## Task data

********

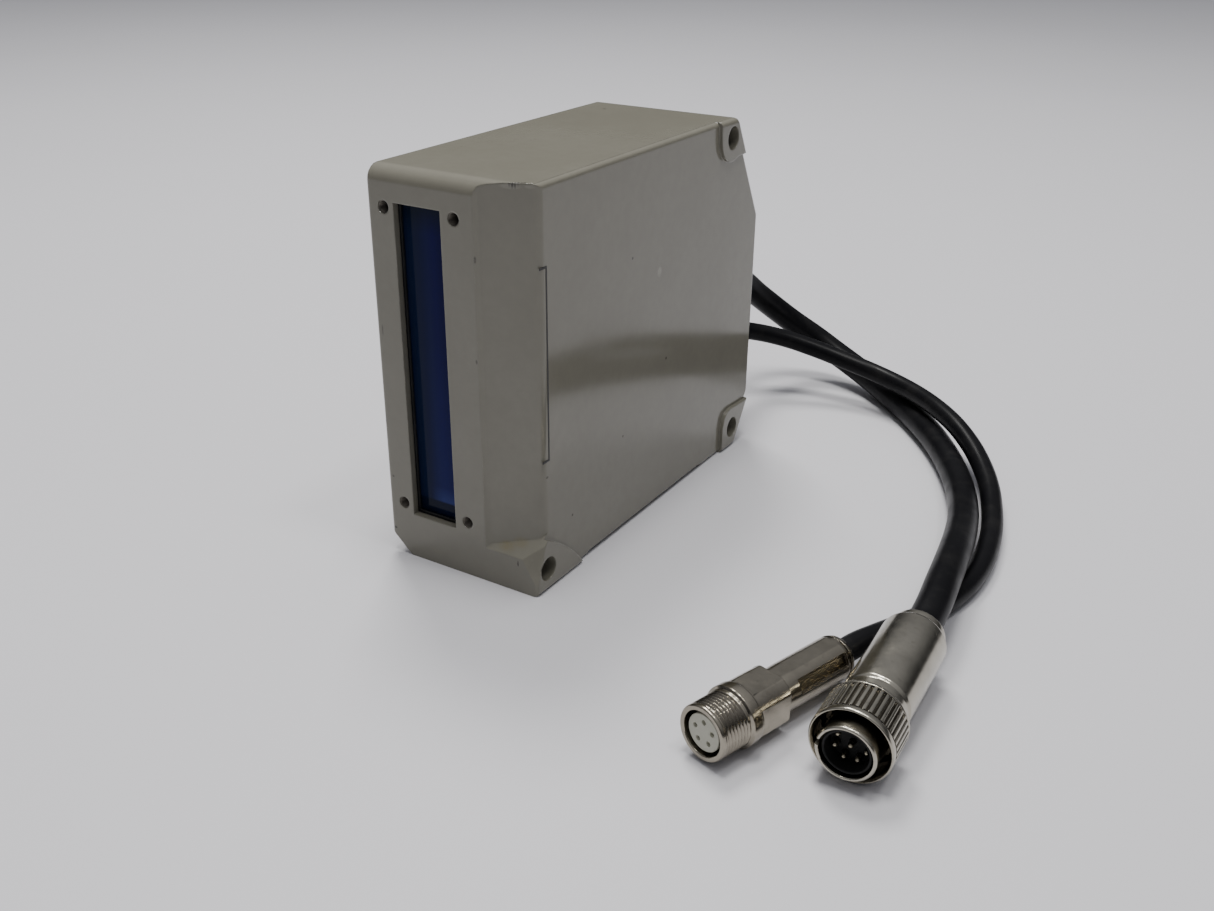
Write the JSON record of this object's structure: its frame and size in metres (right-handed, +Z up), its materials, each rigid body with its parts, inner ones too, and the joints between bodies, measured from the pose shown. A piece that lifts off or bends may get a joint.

********

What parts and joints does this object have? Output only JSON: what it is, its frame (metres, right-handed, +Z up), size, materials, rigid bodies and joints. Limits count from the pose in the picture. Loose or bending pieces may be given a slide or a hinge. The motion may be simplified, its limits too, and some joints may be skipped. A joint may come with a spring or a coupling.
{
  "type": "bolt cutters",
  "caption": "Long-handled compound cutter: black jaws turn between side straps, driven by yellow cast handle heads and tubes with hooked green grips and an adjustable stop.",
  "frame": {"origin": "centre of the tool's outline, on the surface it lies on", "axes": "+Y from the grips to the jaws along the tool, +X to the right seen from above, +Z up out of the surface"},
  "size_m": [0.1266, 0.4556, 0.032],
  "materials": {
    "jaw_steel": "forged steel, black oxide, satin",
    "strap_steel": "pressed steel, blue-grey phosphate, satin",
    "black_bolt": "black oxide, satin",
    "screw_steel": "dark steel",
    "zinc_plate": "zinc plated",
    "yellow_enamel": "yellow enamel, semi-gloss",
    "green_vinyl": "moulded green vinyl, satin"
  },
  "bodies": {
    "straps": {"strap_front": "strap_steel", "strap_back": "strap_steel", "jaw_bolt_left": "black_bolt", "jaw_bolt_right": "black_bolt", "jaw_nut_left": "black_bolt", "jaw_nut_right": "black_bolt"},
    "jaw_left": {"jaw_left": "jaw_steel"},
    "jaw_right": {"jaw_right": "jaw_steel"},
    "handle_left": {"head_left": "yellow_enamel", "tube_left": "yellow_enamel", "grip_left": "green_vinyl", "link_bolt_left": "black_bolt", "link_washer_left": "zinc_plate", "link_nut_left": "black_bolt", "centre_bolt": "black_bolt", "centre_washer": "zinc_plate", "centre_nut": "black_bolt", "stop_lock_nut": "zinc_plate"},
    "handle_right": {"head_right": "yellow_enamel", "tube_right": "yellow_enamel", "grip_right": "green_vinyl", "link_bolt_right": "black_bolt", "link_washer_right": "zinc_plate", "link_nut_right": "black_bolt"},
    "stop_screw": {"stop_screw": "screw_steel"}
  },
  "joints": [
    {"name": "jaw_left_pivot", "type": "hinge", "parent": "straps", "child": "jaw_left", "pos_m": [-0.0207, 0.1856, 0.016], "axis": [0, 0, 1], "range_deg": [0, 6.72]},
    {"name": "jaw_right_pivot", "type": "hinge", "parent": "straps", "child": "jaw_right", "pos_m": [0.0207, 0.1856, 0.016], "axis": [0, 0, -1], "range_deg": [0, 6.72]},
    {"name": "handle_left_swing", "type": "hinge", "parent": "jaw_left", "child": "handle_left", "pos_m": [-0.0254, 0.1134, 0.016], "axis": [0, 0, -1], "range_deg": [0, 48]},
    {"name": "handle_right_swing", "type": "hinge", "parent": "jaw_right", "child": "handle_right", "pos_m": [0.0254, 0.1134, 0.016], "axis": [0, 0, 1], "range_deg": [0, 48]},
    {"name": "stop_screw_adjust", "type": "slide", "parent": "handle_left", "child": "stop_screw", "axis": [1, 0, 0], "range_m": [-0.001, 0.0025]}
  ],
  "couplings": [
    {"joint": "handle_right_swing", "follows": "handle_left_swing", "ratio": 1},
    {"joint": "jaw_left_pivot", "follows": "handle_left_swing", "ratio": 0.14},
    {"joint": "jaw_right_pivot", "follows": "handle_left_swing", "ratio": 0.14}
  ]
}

********

## Problem statement
Look through the records and gather each line with the word "object".

## Exercise output
Write the JSON record of this object's structure: its frame and size in metres (right-handed, +Z up), its materials, each rigid body with its parts, inner ones too, and the joints between bodies, measured from the pose shown. A piece that lifts off or bends may get a joint.
What parts and joints does this object have? Output only JSON: what it is, its frame (metres, right-handed, +Z up), size, materials, rigid bodies and joints. Limits count from the pose in the picture. Loose or bending pieces may be given a slide or a hinge. The motion may be simplified, its limits too, and some joints may be skipped. A joint may come with a spring or a coupling.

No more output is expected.